======== RECORD EXCERPTS ========
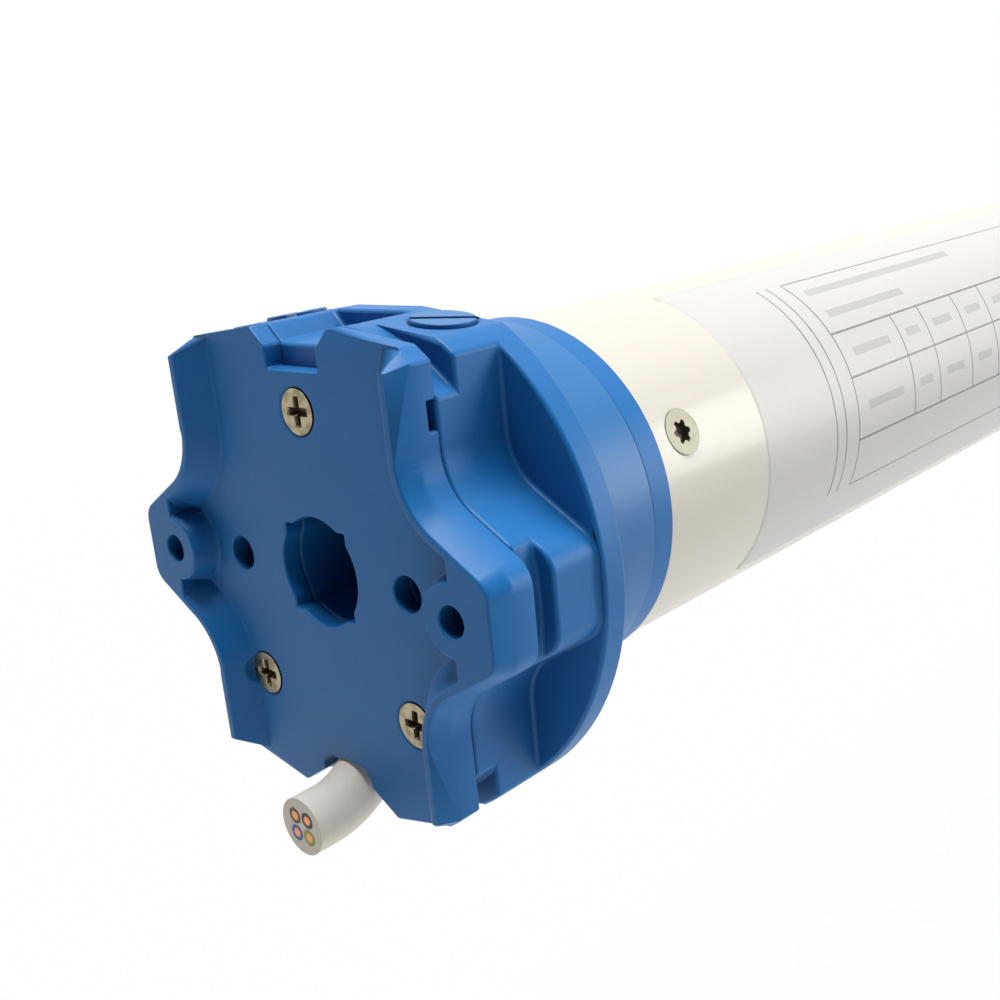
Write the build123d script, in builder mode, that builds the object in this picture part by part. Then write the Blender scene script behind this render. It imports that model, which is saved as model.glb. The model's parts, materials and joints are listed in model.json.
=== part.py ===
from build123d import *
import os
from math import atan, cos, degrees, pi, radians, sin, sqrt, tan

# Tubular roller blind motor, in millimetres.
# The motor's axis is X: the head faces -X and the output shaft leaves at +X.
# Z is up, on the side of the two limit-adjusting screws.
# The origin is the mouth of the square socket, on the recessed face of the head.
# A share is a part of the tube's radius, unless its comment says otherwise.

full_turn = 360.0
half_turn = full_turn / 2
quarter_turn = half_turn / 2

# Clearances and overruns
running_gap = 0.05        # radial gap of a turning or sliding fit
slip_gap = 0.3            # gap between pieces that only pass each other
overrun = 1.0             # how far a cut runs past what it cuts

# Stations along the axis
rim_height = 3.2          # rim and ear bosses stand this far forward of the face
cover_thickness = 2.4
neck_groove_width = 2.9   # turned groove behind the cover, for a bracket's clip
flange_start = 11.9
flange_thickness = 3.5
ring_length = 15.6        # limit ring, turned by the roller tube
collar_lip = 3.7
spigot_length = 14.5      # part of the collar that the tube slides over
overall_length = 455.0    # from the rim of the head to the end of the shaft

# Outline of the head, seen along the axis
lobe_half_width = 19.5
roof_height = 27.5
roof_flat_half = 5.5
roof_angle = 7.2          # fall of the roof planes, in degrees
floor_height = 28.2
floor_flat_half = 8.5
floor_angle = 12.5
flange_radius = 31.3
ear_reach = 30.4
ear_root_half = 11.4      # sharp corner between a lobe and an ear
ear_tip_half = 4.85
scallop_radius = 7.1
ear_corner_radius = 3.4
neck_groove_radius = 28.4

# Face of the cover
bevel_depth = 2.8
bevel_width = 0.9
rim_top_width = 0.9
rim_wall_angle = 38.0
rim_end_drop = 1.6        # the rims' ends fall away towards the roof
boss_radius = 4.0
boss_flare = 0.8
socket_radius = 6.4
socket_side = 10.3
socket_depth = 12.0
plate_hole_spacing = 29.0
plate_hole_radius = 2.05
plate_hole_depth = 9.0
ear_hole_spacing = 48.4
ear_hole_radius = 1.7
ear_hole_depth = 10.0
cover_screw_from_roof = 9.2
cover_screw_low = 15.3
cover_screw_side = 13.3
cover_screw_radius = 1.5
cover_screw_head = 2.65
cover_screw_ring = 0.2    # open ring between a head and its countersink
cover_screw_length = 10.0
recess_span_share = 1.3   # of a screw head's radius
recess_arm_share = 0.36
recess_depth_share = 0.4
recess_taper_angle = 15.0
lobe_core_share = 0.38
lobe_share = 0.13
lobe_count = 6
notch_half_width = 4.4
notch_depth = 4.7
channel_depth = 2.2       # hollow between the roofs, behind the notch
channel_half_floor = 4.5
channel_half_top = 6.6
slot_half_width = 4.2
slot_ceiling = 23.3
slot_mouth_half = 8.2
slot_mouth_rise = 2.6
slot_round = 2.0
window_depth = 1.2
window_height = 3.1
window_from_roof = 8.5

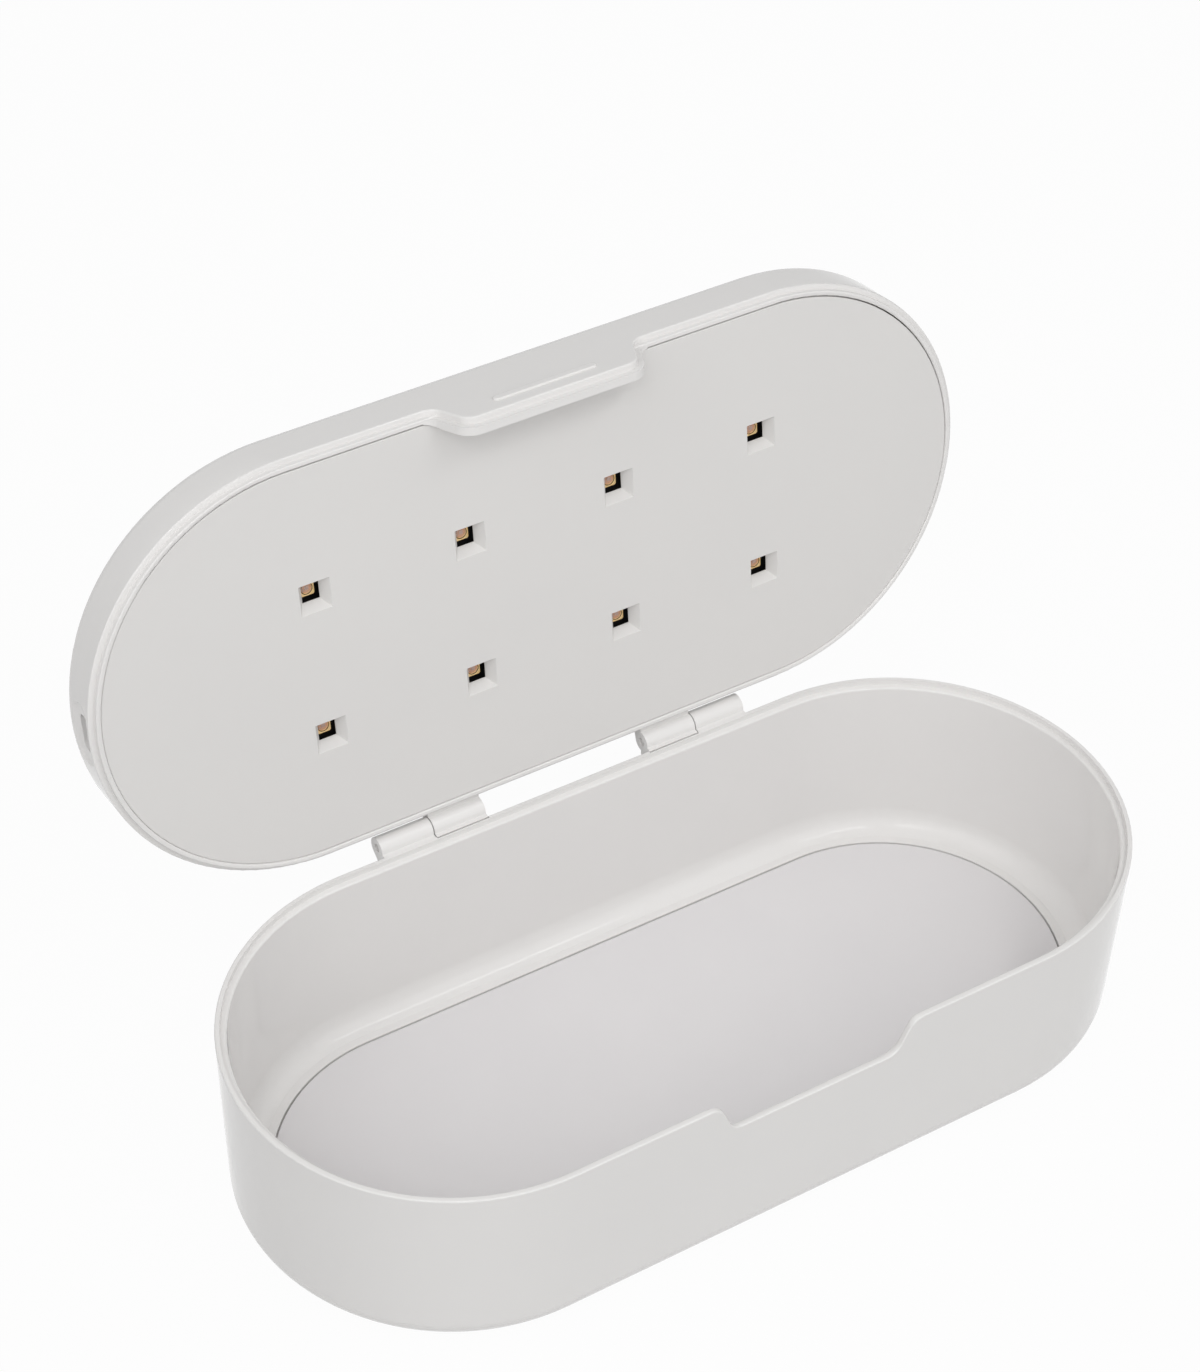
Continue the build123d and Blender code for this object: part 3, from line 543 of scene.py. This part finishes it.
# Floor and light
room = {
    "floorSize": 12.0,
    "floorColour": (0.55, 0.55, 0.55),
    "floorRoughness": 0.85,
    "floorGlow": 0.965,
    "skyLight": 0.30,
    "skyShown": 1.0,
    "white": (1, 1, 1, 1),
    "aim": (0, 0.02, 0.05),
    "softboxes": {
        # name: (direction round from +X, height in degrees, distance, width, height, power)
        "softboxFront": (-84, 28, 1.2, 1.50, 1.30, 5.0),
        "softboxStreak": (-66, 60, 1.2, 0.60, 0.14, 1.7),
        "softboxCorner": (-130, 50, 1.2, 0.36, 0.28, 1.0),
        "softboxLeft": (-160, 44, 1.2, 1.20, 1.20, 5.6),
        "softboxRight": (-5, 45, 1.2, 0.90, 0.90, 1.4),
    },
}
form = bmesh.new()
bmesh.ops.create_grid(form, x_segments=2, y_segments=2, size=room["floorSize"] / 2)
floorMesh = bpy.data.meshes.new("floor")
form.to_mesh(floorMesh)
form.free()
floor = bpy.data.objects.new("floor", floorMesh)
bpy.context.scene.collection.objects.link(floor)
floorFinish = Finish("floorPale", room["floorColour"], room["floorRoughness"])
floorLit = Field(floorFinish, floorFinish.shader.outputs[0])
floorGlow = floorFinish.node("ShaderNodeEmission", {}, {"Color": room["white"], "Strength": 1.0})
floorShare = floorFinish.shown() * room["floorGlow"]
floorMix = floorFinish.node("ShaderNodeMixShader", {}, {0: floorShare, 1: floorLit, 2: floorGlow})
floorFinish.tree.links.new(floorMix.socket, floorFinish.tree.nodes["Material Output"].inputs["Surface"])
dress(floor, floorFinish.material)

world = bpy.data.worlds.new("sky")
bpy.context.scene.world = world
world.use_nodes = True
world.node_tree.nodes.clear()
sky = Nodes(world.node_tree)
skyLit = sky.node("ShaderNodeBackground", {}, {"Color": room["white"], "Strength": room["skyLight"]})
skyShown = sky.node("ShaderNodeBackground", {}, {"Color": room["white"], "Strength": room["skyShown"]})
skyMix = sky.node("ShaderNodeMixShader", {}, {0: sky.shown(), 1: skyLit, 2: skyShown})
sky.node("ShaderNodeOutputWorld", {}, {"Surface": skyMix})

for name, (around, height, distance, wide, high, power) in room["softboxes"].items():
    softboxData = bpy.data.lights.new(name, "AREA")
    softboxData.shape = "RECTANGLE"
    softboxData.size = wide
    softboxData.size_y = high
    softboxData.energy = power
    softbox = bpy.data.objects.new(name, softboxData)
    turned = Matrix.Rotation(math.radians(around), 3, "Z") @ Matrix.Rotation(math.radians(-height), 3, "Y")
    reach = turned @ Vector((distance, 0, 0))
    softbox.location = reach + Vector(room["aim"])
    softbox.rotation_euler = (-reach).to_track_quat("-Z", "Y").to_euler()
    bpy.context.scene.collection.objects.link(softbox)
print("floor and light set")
========
▶ [EXERCISE] The records above are to be repeated exactly, in their entirety.

▶ [RESULT OF THE TASK]
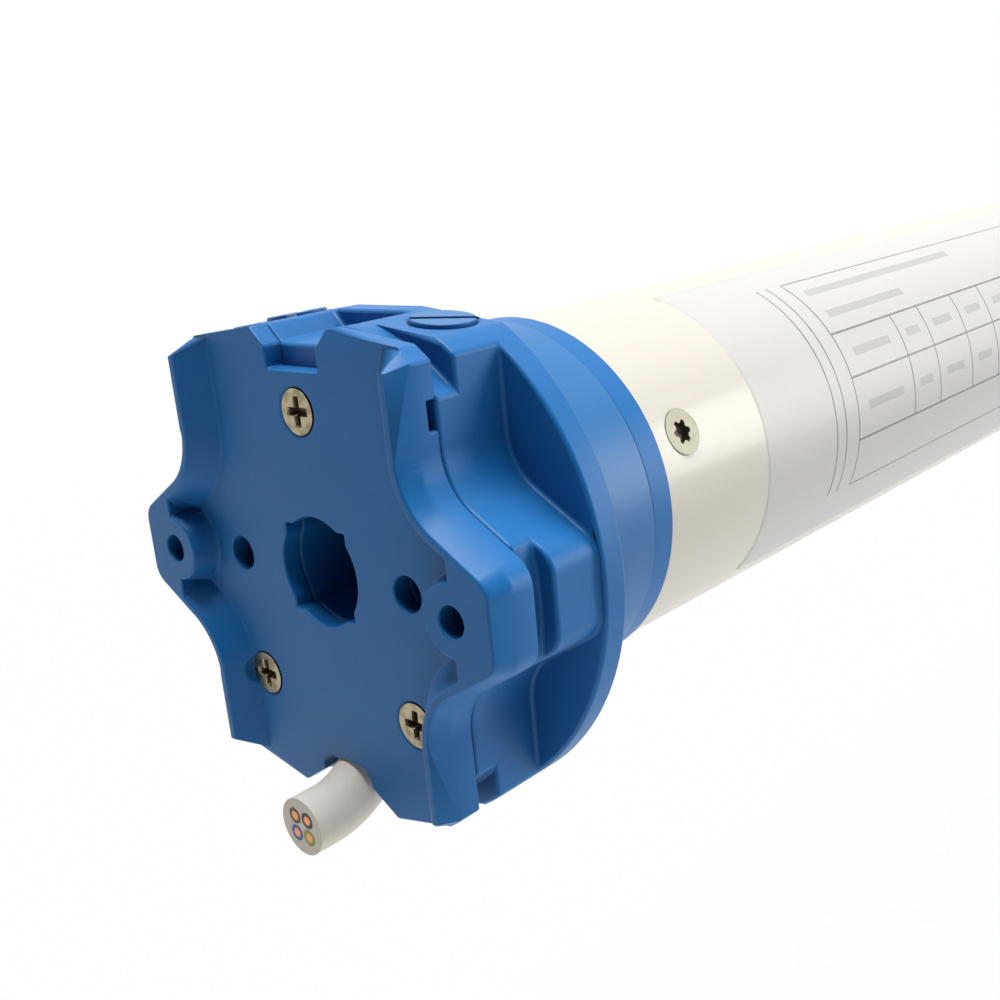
Write the build123d script, in builder mode, that builds the object in this picture part by part. Then write the Blender scene script behind this render. It imports that model, which is saved as model.glb. The model's parts, materials and joints are listed in model.json.
=== part.py ===
from build123d import *
import os
from math import atan, cos, degrees, pi, radians, sin, sqrt, tan

# Tubular roller blind motor, in millimetres.
# The motor's axis is X: the head faces -X and the output shaft leaves at +X.
# Z is up, on the side of the two limit-adjusting screws.
# The origin is the mouth of the square socket, on the recessed face of the head.
# A share is a part of the tube's radius, unless its comment says otherwise.

full_turn = 360.0
half_turn = full_turn / 2
quarter_turn = half_turn / 2

# Clearances and overruns
running_gap = 0.05        # radial gap of a turning or sliding fit
slip_gap = 0.3            # gap between pieces that only pass each other
overrun = 1.0             # how far a cut runs past what it cuts

# Stations along the axis
rim_height = 3.2          # rim and ear bosses stand this far forward of the face
cover_thickness = 2.4
neck_groove_width = 2.9   # turned groove behind the cover, for a bracket's clip
flange_start = 11.9
flange_thickness = 3.5
ring_length = 15.6        # limit ring, turned by the roller tube
collar_lip = 3.7
spigot_length = 14.5      # part of the collar that the tube slides over
overall_length = 455.0    # from the rim of the head to the end of the shaft

# Outline of the head, seen along the axis
lobe_half_width = 19.5
roof_height = 27.5
roof_flat_half = 5.5
roof_angle = 7.2          # fall of the roof planes, in degrees
floor_height = 28.2
floor_flat_half = 8.5
floor_angle = 12.5
flange_radius = 31.3
ear_reach = 30.4
ear_root_half = 11.4      # sharp corner between a lobe and an ear
ear_tip_half = 4.85
scallop_radius = 7.1
ear_corner_radius = 3.4
neck_groove_radius = 28.4

# Face of the cover
bevel_depth = 2.8
bevel_width = 0.9
rim_top_width = 0.9
rim_wall_angle = 38.0
rim_end_drop = 1.6        # the rims' ends fall away towards the roof
boss_radius = 4.0
boss_flare = 0.8
socket_radius = 6.4
socket_side = 10.3
socket_depth = 12.0
plate_hole_spacing = 29.0
plate_hole_radius = 2.05
plate_hole_depth = 9.0
ear_hole_spacing = 48.4
ear_hole_radius = 1.7
ear_hole_depth = 10.0
cover_screw_from_roof = 9.2
cover_screw_low = 15.3
cover_screw_side = 13.3
cover_screw_radius = 1.5
cover_screw_head = 2.65
cover_screw_ring = 0.2    # open ring between a head and its countersink
cover_screw_length = 10.0
recess_span_share = 1.3   # of a screw head's radius
recess_arm_share = 0.36
recess_depth_share = 0.4
recess_taper_angle = 15.0
lobe_core_share = 0.38
lobe_share = 0.13
lobe_count = 6
notch_half_width = 4.4
notch_depth = 4.7
channel_depth = 2.2       # hollow between the roofs, behind the notch
channel_half_floor = 4.5
channel_half_top = 6.6
slot_half_width = 4.2
slot_ceiling = 23.3
slot_mouth_half = 8.2
slot_mouth_rise = 2.6
slot_round = 2.0
window_depth = 1.2
window_height = 3.1
window_from_roof = 8.5

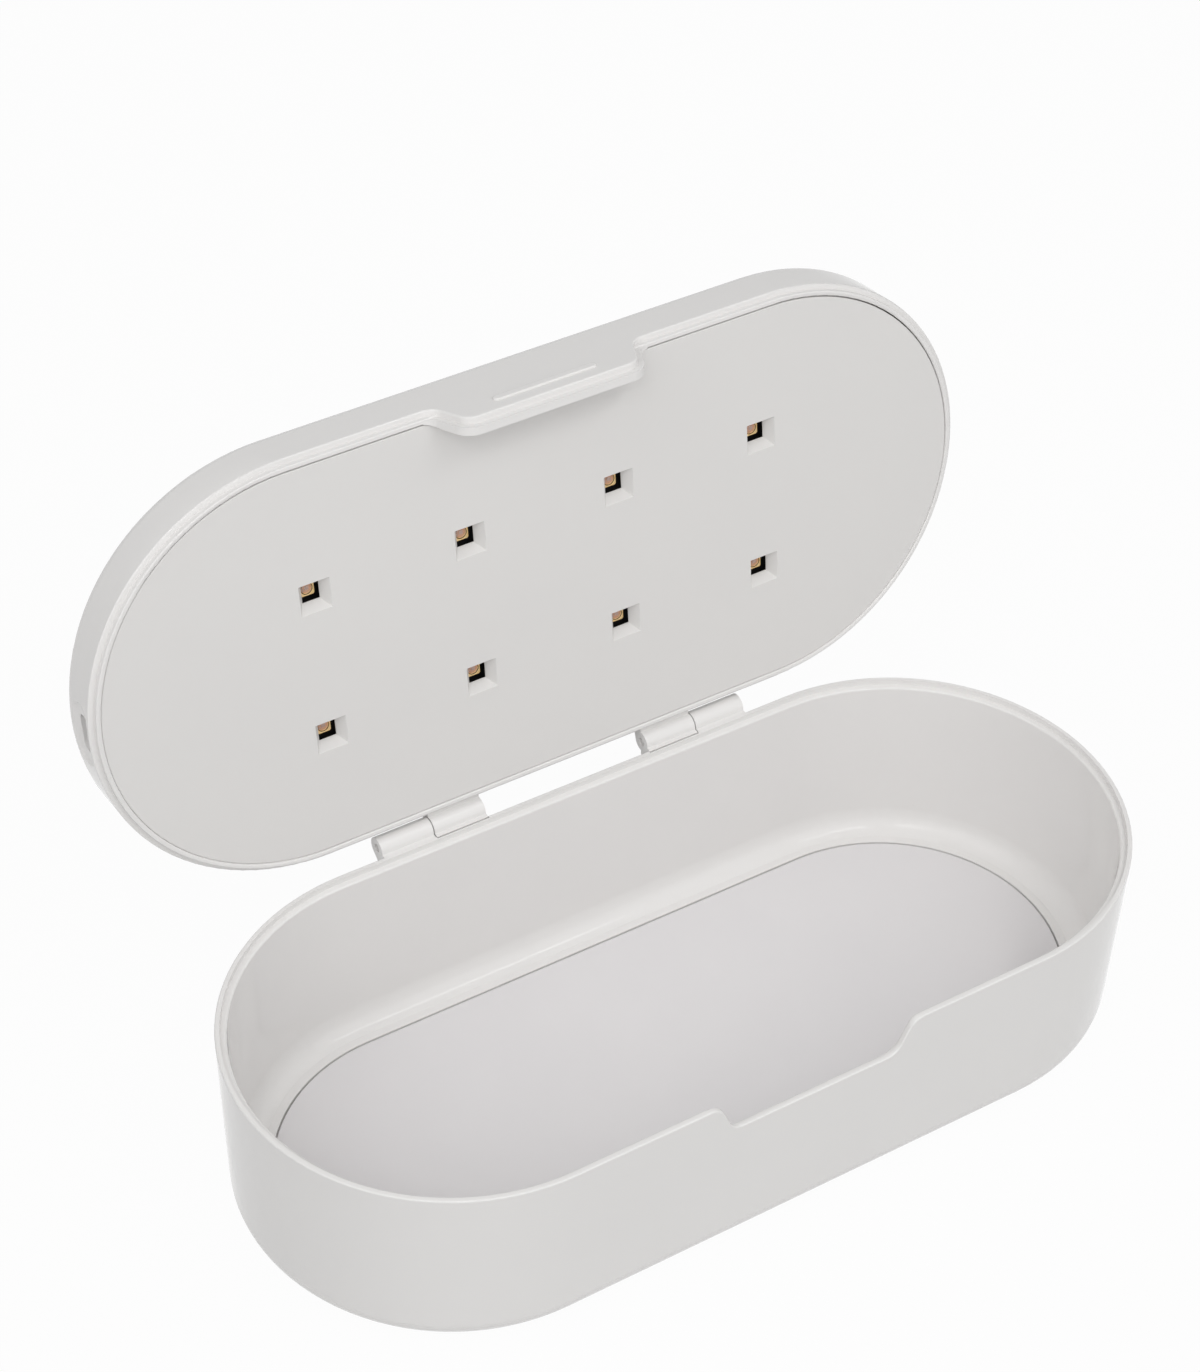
Continue the build123d and Blender code for this object: part 3, from line 543 of scene.py. This part finishes it.
# Floor and light
room = {
    "floorSize": 12.0,
    "floorColour": (0.55, 0.55, 0.55),
    "floorRoughness": 0.85,
    "floorGlow": 0.965,
    "skyLight": 0.30,
    "skyShown": 1.0,
    "white": (1, 1, 1, 1),
    "aim": (0, 0.02, 0.05),
    "softboxes": {
        # name: (direction round from +X, height in degrees, distance, width, height, power)
        "softboxFront": (-84, 28, 1.2, 1.50, 1.30, 5.0),
        "softboxStreak": (-66, 60, 1.2, 0.60, 0.14, 1.7),
        "softboxCorner": (-130, 50, 1.2, 0.36, 0.28, 1.0),
        "softboxLeft": (-160, 44, 1.2, 1.20, 1.20, 5.6),
        "softboxRight": (-5, 45, 1.2, 0.90, 0.90, 1.4),
    },
}
form = bmesh.new()
bmesh.ops.create_grid(form, x_segments=2, y_segments=2, size=room["floorSize"] / 2)
floorMesh = bpy.data.meshes.new("floor")
form.to_mesh(floorMesh)
form.free()
floor = bpy.data.objects.new("floor", floorMesh)
bpy.context.scene.collection.objects.link(floor)
floorFinish = Finish("floorPale", room["floorColour"], room["floorRoughness"])
floorLit = Field(floorFinish, floorFinish.shader.outputs[0])
floorGlow = floorFinish.node("ShaderNodeEmission", {}, {"Color": room["white"], "Strength": 1.0})
floorShare = floorFinish.shown() * room["floorGlow"]
floorMix = floorFinish.node("ShaderNodeMixShader", {}, {0: floorShare, 1: floorLit, 2: floorGlow})
floorFinish.tree.links.new(floorMix.socket, floorFinish.tree.nodes["Material Output"].inputs["Surface"])
dress(floor, floorFinish.material)

world = bpy.data.worlds.new("sky")
bpy.context.scene.world = world
world.use_nodes = True
world.node_tree.nodes.clear()
sky = Nodes(world.node_tree)
skyLit = sky.node("ShaderNodeBackground", {}, {"Color": room["white"], "Strength": room["skyLight"]})
skyShown = sky.node("ShaderNodeBackground", {}, {"Color": room["white"], "Strength": room["skyShown"]})
skyMix = sky.node("ShaderNodeMixShader", {}, {0: sky.shown(), 1: skyLit, 2: skyShown})
sky.node("ShaderNodeOutputWorld", {}, {"Surface": skyMix})

for name, (around, height, distance, wide, high, power) in room["softboxes"].items():
    softboxData = bpy.data.lights.new(name, "AREA")
    softboxData.shape = "RECTANGLE"
    softboxData.size = wide
    softboxData.size_y = high
    softboxData.energy = power
    softbox = bpy.data.objects.new(name, softboxData)
    turned = Matrix.Rotation(math.radians(around), 3, "Z") @ Matrix.Rotation(math.radians(-height), 3, "Y")
    reach = turned @ Vector((distance, 0, 0))
    softbox.location = reach + Vector(room["aim"])
    softbox.rotation_euler = (-reach).to_track_quat("-Z", "Y").to_euler()
    bpy.context.scene.collection.objects.link(softbox)
print("floor and light set")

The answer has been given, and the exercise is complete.